#### Set exercise
Print every entry exactly as written.

#### Dataset
• • •
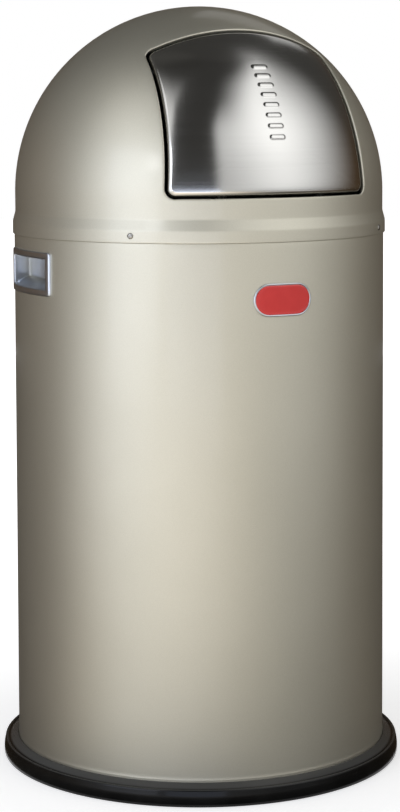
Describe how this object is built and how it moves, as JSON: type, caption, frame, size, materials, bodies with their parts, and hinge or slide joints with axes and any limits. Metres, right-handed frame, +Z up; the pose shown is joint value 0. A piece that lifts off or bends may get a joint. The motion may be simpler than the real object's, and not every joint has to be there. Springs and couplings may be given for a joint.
{
  "type": "trash can",
  "caption": "Round floor-standing waste bin with a domed lift-off lid, a sprung push flap, recessed side grips, a rubber base ring and a bail-handled inner pail.",
  "frame": {"origin": "centre of the base ring's underside, on the floor", "axes": "+Z up, -Y towards the front where the flap faces, +X to the right as seen from behind the flap looking along +Y, recessed grips at -X and +X"},
  "size_m": [0.3999, 0.4, 0.751],
  "materials": {
    "champagne_paint": "satin metallic coat, light champagne silver",
    "brushed_stainless": "brushed",
    "satin_chrome": "satin plated",
    "red_enamel": "gloss enamel",
    "black_rubber": "semi-gloss moulded",
    "galvanised_steel": "zinc coated",
    "bright_steel": "drawn",
    "zinc_fastener": "zinc plated",
    "dark_spring_steel": "oiled",
    "black_plastic": "fine grained"
  },
  "bodies": {
    "base": {"base_ring": "black_rubber", "floor_pan": "galvanised_steel", "body_shell": "champagne_paint", "grip_left": "satin_chrome", "grip_right": "satin_chrome", "grip_retainer_left": "galvanised_steel", "grip_retainer_right": "galvanised_steel", "nameplate": "satin_chrome", "nameplate_enamel": "red_enamel", "nameplate_fasteners": "zinc_fastener"},
    "lid": {"lid_dome": "champagne_paint", "lid_tabs": "galvanised_steel", "lid_screws": "zinc_fastener", "lid_screw_nuts": "zinc_fastener", "hinge_bracket_left": "galvanised_steel", "hinge_bracket_right": "galvanised_steel", "hinge_rod": "bright_steel", "rod_retainers": "dark_spring_steel", "spring_left": "dark_spring_steel", "spring_right": "dark_spring_steel"},
    "flap": {"flap_panel": "brushed_stainless", "flap_arm_left": "bright_steel", "flap_arm_right": "bright_steel", "hinge_tube": "bright_steel", "flap_stop_brackets": "bright_steel", "flap_buffers": "black_rubber"},
    "pail": {"pail_shell": "galvanised_steel", "pail_bottom": "galvanised_steel", "pail_ear_left": "galvanised_steel", "pail_ear_right": "galvanised_steel", "pail_ear_rivets": "zinc_fastener"},
    "bail": {"pail_bail": "bright_steel", "pail_bail_grip": "black_plastic"}
  },
  "joints": [
    {"name": "lid_lift", "type": "slide", "parent": "base", "child": "lid", "axis": [0, 0, 1], "range_m": [0, 0.65]},
    {"name": "flap_swing", "type": "hinge", "parent": "lid", "child": "flap", "pos_m": [0, -0.07625, 0.68441], "axis": [1, 0, 0], "range_deg": [0, 65], "stiffness_Nm_per_rad": 0.45, "springref_deg": -51.57, "deforming": ["spring_left", "spring_right"]},
    {"name": "pail_lift", "type": "slide", "parent": "base", "child": "pail", "axis": [0, 0, 1], "range_m": [0, 0.52]},
    {"name": "bail_swing", "type": "hinge", "parent": "pail", "child": "bail", "pos_m": [0, 0, 0.4803], "axis": [1, 0, 0], "range_deg": [0, 180]}
  ],
  "couplings": [
    {"joint": "pail_lift", "follows": "lid_lift", "ratio": 0.8}
  ]
}
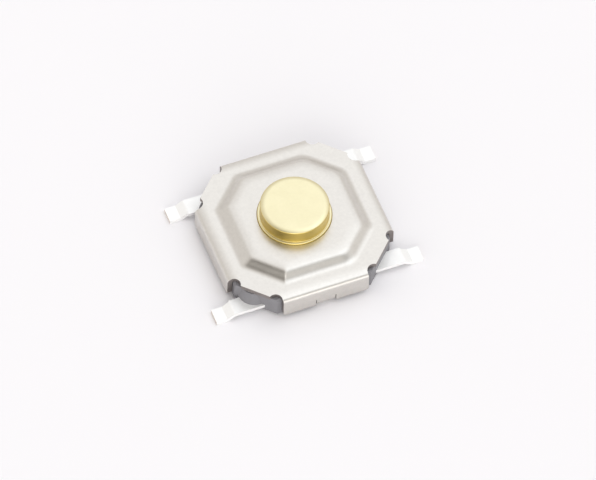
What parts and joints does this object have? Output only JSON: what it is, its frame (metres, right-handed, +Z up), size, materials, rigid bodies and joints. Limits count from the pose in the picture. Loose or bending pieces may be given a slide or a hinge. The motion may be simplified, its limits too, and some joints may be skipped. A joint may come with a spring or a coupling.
{
  "type": "tactile push button switch",
  "caption": "Flat surface-mount tactile push button switch: round metal button in a raised octagonal sheet-metal cover over a moulded base with flat bent leads.",
  "frame": {"origin": "middle of the footprint, on the plane of the undersides of the four lead feet", "axes": "+Z up out of the board along the button's travel, +X along the leads, +Y across them"},
  "size_m": [0.0064, 0.0052, 0.0016],
  "materials": {
    "moulded_plastic": "moulded, matt, very dark grey",
    "cover_sheet": "satin nickel-plated stamped steel, warm grey",
    "button_brass": "pale polished brass with a soft satin top",
    "film_plastic": "thin amber insulating film",
    "dome_steel": "bright spring steel",
    "tinned_strip": "bright tin plating, bare copper alloy on the cut ends"
  },
  "bodies": {
    "housing": {"base": "moulded_plastic", "cover": "cover_sheet", "film": "film_plastic", "dome": "dome_steel", "terminal_common": "tinned_strip", "terminal_switched": "tinned_strip"},
    "button": {"button": "button_brass"}
  },
  "joints": [
    {"name": "button_press", "type": "slide", "parent": "housing", "child": "button", "axis": [0, 0, -1], "range_m": [0, 0.00025], "stiffness_N_per_m": 6400, "deforming": ["dome", "film"]}
  ]
}
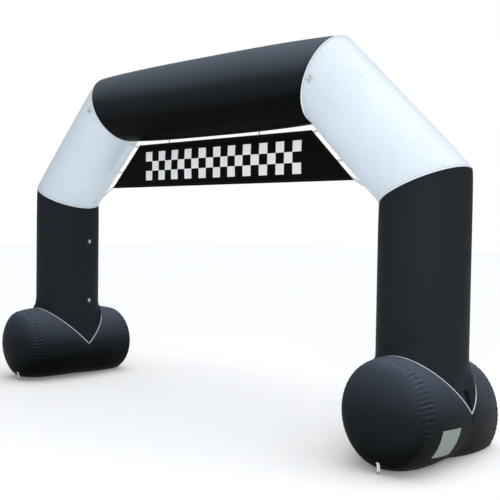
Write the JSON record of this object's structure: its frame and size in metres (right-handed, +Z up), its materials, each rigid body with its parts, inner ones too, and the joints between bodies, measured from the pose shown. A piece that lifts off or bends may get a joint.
• • •
#### Answer to the task
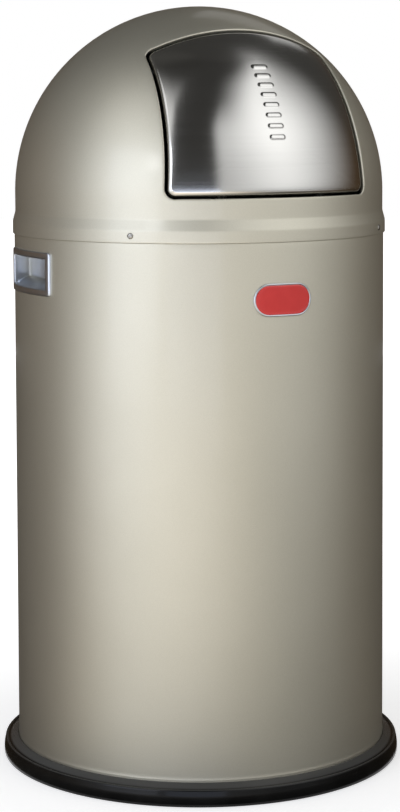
Describe how this object is built and how it moves, as JSON: type, caption, frame, size, materials, bodies with their parts, and hinge or slide joints with axes and any limits. Metres, right-handed frame, +Z up; the pose shown is joint value 0. A piece that lifts off or bends may get a joint. The motion may be simpler than the real object's, and not every joint has to be there. Springs and couplings may be given for a joint.
{
  "type": "trash can",
  "caption": "Round floor-standing waste bin with a domed lift-off lid, a sprung push flap, recessed side grips, a rubber base ring and a bail-handled inner pail.",
  "frame": {"origin": "centre of the base ring's underside, on the floor", "axes": "+Z up, -Y towards the front where the flap faces, +X to the right as seen from behind the flap looking along +Y, recessed grips at -X and +X"},
  "size_m": [0.3999, 0.4, 0.751],
  "materials": {
    "champagne_paint": "satin metallic coat, light champagne silver",
    "brushed_stainless": "brushed",
    "satin_chrome": "satin plated",
    "red_enamel": "gloss enamel",
    "black_rubber": "semi-gloss moulded",
    "galvanised_steel": "zinc coated",
    "bright_steel": "drawn",
    "zinc_fastener": "zinc plated",
    "dark_spring_steel": "oiled",
    "black_plastic": "fine grained"
  },
  "bodies": {
    "base": {"base_ring": "black_rubber", "floor_pan": "galvanised_steel", "body_shell": "champagne_paint", "grip_left": "satin_chrome", "grip_right": "satin_chrome", "grip_retainer_left": "galvanised_steel", "grip_retainer_right": "galvanised_steel", "nameplate": "satin_chrome", "nameplate_enamel": "red_enamel", "nameplate_fasteners": "zinc_fastener"},
    "lid": {"lid_dome": "champagne_paint", "lid_tabs": "galvanised_steel", "lid_screws": "zinc_fastener", "lid_screw_nuts": "zinc_fastener", "hinge_bracket_left": "galvanised_steel", "hinge_bracket_right": "galvanised_steel", "hinge_rod": "bright_steel", "rod_retainers": "dark_spring_steel", "spring_left": "dark_spring_steel", "spring_right": "dark_spring_steel"},
    "flap": {"flap_panel": "brushed_stainless", "flap_arm_left": "bright_steel", "flap_arm_right": "bright_steel", "hinge_tube": "bright_steel", "flap_stop_brackets": "bright_steel", "flap_buffers": "black_rubber"},
    "pail": {"pail_shell": "galvanised_steel", "pail_bottom": "galvanised_steel", "pail_ear_left": "galvanised_steel", "pail_ear_right": "galvanised_steel", "pail_ear_rivets": "zinc_fastener"},
    "bail": {"pail_bail": "bright_steel", "pail_bail_grip": "black_plastic"}
  },
  "joints": [
    {"name": "lid_lift", "type": "slide", "parent": "base", "child": "lid", "axis": [0, 0, 1], "range_m": [0, 0.65]},
    {"name": "flap_swing", "type": "hinge", "parent": "lid", "child": "flap", "pos_m": [0, -0.07625, 0.68441], "axis": [1, 0, 0], "range_deg": [0, 65], "stiffness_Nm_per_rad": 0.45, "springref_deg": -51.57, "deforming": ["spring_left", "spring_right"]},
    {"name": "pail_lift", "type": "slide", "parent": "base", "child": "pail", "axis": [0, 0, 1], "range_m": [0, 0.52]},
    {"name": "bail_swing", "type": "hinge", "parent": "pail", "child": "bail", "pos_m": [0, 0, 0.4803], "axis": [1, 0, 0], "range_deg": [0, 180]}
  ],
  "couplings": [
    {"joint": "pail_lift", "follows": "lid_lift", "ratio": 0.8}
  ]
}
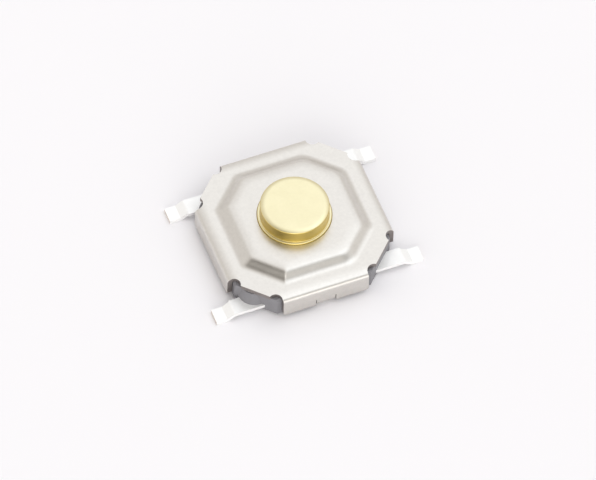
What parts and joints does this object have? Output only JSON: what it is, its frame (metres, right-handed, +Z up), size, materials, rigid bodies and joints. Limits count from the pose in the picture. Loose or bending pieces may be given a slide or a hinge. The motion may be simplified, its limits too, and some joints may be skipped. A joint may come with a spring or a coupling.
{
  "type": "tactile push button switch",
  "caption": "Flat surface-mount tactile push button switch: round metal button in a raised octagonal sheet-metal cover over a moulded base with flat bent leads.",
  "frame": {"origin": "middle of the footprint, on the plane of the undersides of the four lead feet", "axes": "+Z up out of the board along the button's travel, +X along the leads, +Y across them"},
  "size_m": [0.0064, 0.0052, 0.0016],
  "materials": {
    "moulded_plastic": "moulded, matt, very dark grey",
    "cover_sheet": "satin nickel-plated stamped steel, warm grey",
    "button_brass": "pale polished brass with a soft satin top",
    "film_plastic": "thin amber insulating film",
    "dome_steel": "bright spring steel",
    "tinned_strip": "bright tin plating, bare copper alloy on the cut ends"
  },
  "bodies": {
    "housing": {"base": "moulded_plastic", "cover": "cover_sheet", "film": "film_plastic", "dome": "dome_steel", "terminal_common": "tinned_strip", "terminal_switched": "tinned_strip"},
    "button": {"button": "button_brass"}
  },
  "joints": [
    {"name": "button_press", "type": "slide", "parent": "housing", "child": "button", "axis": [0, 0, -1], "range_m": [0, 0.00025], "stiffness_N_per_m": 6400, "deforming": ["dome", "film"]}
  ]
}
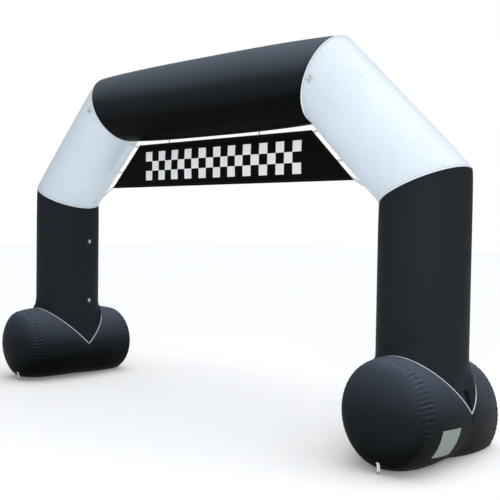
Write the JSON record of this object's structure: its frame and size in metres (right-handed, +Z up), its materials, each rigid body with its parts, inner ones too, and the joints between bodies, measured from the pose shown. A piece that lifts off or bends may get a joint.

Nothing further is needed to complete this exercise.